Start of Data
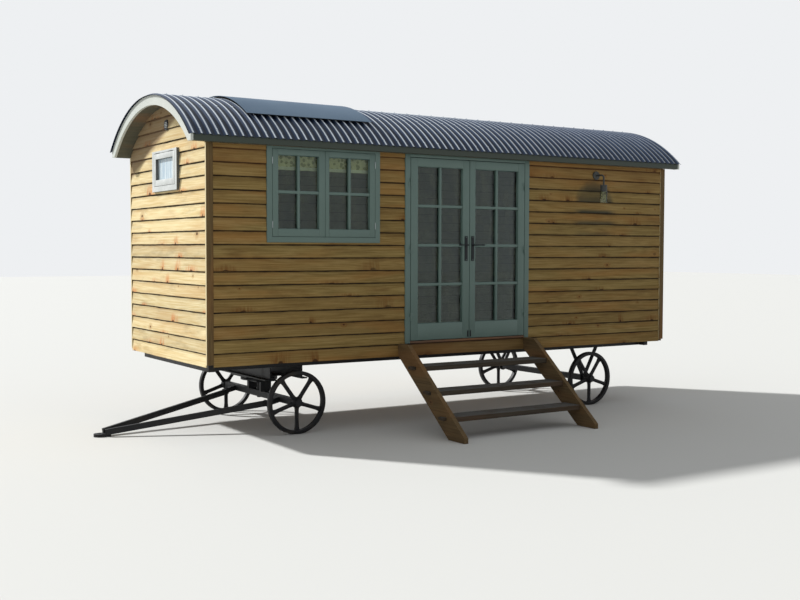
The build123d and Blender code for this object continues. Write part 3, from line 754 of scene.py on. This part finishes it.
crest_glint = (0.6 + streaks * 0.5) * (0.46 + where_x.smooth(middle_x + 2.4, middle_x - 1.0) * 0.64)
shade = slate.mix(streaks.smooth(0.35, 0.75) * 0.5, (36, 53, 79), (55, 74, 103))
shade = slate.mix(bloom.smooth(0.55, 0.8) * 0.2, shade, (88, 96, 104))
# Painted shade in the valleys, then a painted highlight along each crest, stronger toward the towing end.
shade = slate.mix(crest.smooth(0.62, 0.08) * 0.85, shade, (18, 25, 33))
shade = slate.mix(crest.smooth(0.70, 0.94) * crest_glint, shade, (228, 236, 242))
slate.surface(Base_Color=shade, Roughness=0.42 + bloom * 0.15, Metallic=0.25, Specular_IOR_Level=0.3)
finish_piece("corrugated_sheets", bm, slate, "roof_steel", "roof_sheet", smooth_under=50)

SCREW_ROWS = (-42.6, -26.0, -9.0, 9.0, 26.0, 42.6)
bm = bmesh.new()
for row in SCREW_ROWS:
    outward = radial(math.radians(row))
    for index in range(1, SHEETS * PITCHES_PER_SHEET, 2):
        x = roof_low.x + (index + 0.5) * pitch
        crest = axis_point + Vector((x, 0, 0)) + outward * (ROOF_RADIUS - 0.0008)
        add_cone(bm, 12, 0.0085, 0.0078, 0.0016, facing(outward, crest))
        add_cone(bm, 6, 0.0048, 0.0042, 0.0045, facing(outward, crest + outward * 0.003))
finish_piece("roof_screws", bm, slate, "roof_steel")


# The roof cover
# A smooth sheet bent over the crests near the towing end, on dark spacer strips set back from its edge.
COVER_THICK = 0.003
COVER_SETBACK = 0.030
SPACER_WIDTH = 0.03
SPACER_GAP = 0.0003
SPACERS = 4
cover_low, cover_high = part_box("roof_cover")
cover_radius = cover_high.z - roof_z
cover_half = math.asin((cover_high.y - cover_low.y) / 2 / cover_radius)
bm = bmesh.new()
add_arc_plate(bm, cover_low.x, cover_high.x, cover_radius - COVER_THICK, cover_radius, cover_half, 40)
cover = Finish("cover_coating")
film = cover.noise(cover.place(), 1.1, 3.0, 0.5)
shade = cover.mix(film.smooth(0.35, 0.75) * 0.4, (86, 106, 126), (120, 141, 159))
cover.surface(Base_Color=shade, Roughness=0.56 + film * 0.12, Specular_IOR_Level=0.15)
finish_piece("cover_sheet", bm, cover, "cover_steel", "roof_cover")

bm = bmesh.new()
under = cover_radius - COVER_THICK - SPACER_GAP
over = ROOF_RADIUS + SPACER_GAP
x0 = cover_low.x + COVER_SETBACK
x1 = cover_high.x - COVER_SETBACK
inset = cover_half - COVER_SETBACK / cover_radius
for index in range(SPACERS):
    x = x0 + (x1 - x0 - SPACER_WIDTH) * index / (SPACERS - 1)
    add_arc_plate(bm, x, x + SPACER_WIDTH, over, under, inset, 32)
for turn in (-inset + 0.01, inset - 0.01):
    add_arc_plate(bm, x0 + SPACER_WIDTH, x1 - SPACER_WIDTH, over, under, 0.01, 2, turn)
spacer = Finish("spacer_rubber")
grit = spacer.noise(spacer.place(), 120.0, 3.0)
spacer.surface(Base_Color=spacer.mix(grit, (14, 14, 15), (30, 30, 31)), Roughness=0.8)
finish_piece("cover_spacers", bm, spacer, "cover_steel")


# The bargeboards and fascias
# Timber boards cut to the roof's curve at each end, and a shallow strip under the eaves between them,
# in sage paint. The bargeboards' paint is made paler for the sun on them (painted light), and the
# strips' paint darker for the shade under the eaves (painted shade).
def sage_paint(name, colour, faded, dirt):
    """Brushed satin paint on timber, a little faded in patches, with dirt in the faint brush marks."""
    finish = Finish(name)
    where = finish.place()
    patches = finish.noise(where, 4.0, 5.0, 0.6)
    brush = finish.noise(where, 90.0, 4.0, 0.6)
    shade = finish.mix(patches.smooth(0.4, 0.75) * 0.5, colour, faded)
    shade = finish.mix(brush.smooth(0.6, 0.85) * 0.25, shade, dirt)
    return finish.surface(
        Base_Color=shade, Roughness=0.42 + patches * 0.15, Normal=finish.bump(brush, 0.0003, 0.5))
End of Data
● Instructions to follow: All of the data shown above must be copied exactly.

● Exercise solution:
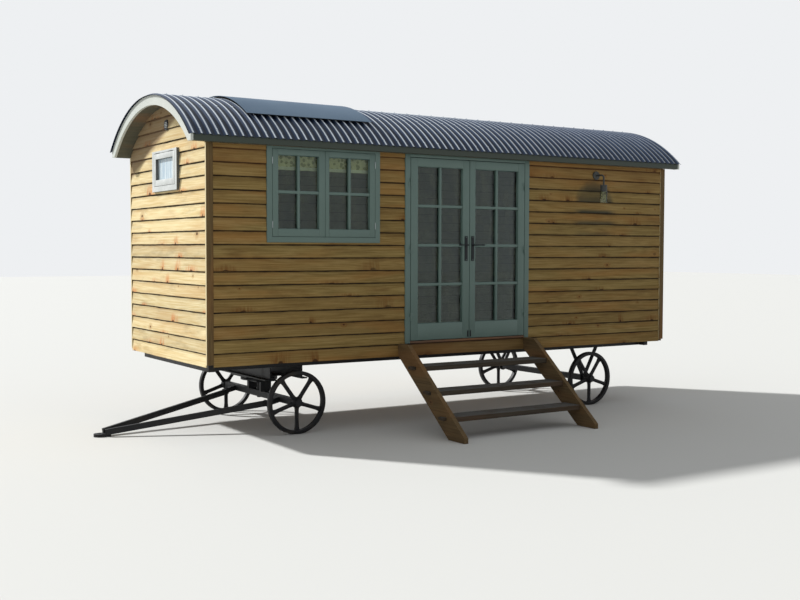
The build123d and Blender code for this object continues. Write part 3, from line 754 of scene.py on. This part finishes it.
crest_glint = (0.6 + streaks * 0.5) * (0.46 + where_x.smooth(middle_x + 2.4, middle_x - 1.0) * 0.64)
shade = slate.mix(streaks.smooth(0.35, 0.75) * 0.5, (36, 53, 79), (55, 74, 103))
shade = slate.mix(bloom.smooth(0.55, 0.8) * 0.2, shade, (88, 96, 104))
# Painted shade in the valleys, then a painted highlight along each crest, stronger toward the towing end.
shade = slate.mix(crest.smooth(0.62, 0.08) * 0.85, shade, (18, 25, 33))
shade = slate.mix(crest.smooth(0.70, 0.94) * crest_glint, shade, (228, 236, 242))
slate.surface(Base_Color=shade, Roughness=0.42 + bloom * 0.15, Metallic=0.25, Specular_IOR_Level=0.3)
finish_piece("corrugated_sheets", bm, slate, "roof_steel", "roof_sheet", smooth_under=50)

SCREW_ROWS = (-42.6, -26.0, -9.0, 9.0, 26.0, 42.6)
bm = bmesh.new()
for row in SCREW_ROWS:
    outward = radial(math.radians(row))
    for index in range(1, SHEETS * PITCHES_PER_SHEET, 2):
        x = roof_low.x + (index + 0.5) * pitch
        crest = axis_point + Vector((x, 0, 0)) + outward * (ROOF_RADIUS - 0.0008)
        add_cone(bm, 12, 0.0085, 0.0078, 0.0016, facing(outward, crest))
        add_cone(bm, 6, 0.0048, 0.0042, 0.0045, facing(outward, crest + outward * 0.003))
finish_piece("roof_screws", bm, slate, "roof_steel")


# The roof cover
# A smooth sheet bent over the crests near the towing end, on dark spacer strips set back from its edge.
COVER_THICK = 0.003
COVER_SETBACK = 0.030
SPACER_WIDTH = 0.03
SPACER_GAP = 0.0003
SPACERS = 4
cover_low, cover_high = part_box("roof_cover")
cover_radius = cover_high.z - roof_z
cover_half = math.asin((cover_high.y - cover_low.y) / 2 / cover_radius)
bm = bmesh.new()
add_arc_plate(bm, cover_low.x, cover_high.x, cover_radius - COVER_THICK, cover_radius, cover_half, 40)
cover = Finish("cover_coating")
film = cover.noise(cover.place(), 1.1, 3.0, 0.5)
shade = cover.mix(film.smooth(0.35, 0.75) * 0.4, (86, 106, 126), (120, 141, 159))
cover.surface(Base_Color=shade, Roughness=0.56 + film * 0.12, Specular_IOR_Level=0.15)
finish_piece("cover_sheet", bm, cover, "cover_steel", "roof_cover")

bm = bmesh.new()
under = cover_radius - COVER_THICK - SPACER_GAP
over = ROOF_RADIUS + SPACER_GAP
x0 = cover_low.x + COVER_SETBACK
x1 = cover_high.x - COVER_SETBACK
inset = cover_half - COVER_SETBACK / cover_radius
for index in range(SPACERS):
    x = x0 + (x1 - x0 - SPACER_WIDTH) * index / (SPACERS - 1)
    add_arc_plate(bm, x, x + SPACER_WIDTH, over, under, inset, 32)
for turn in (-inset + 0.01, inset - 0.01):
    add_arc_plate(bm, x0 + SPACER_WIDTH, x1 - SPACER_WIDTH, over, under, 0.01, 2, turn)
spacer = Finish("spacer_rubber")
grit = spacer.noise(spacer.place(), 120.0, 3.0)
spacer.surface(Base_Color=spacer.mix(grit, (14, 14, 15), (30, 30, 31)), Roughness=0.8)
finish_piece("cover_spacers", bm, spacer, "cover_steel")


# The bargeboards and fascias
# Timber boards cut to the roof's curve at each end, and a shallow strip under the eaves between them,
# in sage paint. The bargeboards' paint is made paler for the sun on them (painted light), and the
# strips' paint darker for the shade under the eaves (painted shade).
def sage_paint(name, colour, faded, dirt):
    """Brushed satin paint on timber, a little faded in patches, with dirt in the faint brush marks."""
    finish = Finish(name)
    where = finish.place()
    patches = finish.noise(where, 4.0, 5.0, 0.6)
    brush = finish.noise(where, 90.0, 4.0, 0.6)
    shade = finish.mix(patches.smooth(0.4, 0.75) * 0.5, colour, faded)
    shade = finish.mix(brush.smooth(0.6, 0.85) * 0.25, shade, dirt)
    return finish.surface(
        Base_Color=shade, Roughness=0.42 + patches * 0.15, Normal=finish.bump(brush, 0.0003, 0.5))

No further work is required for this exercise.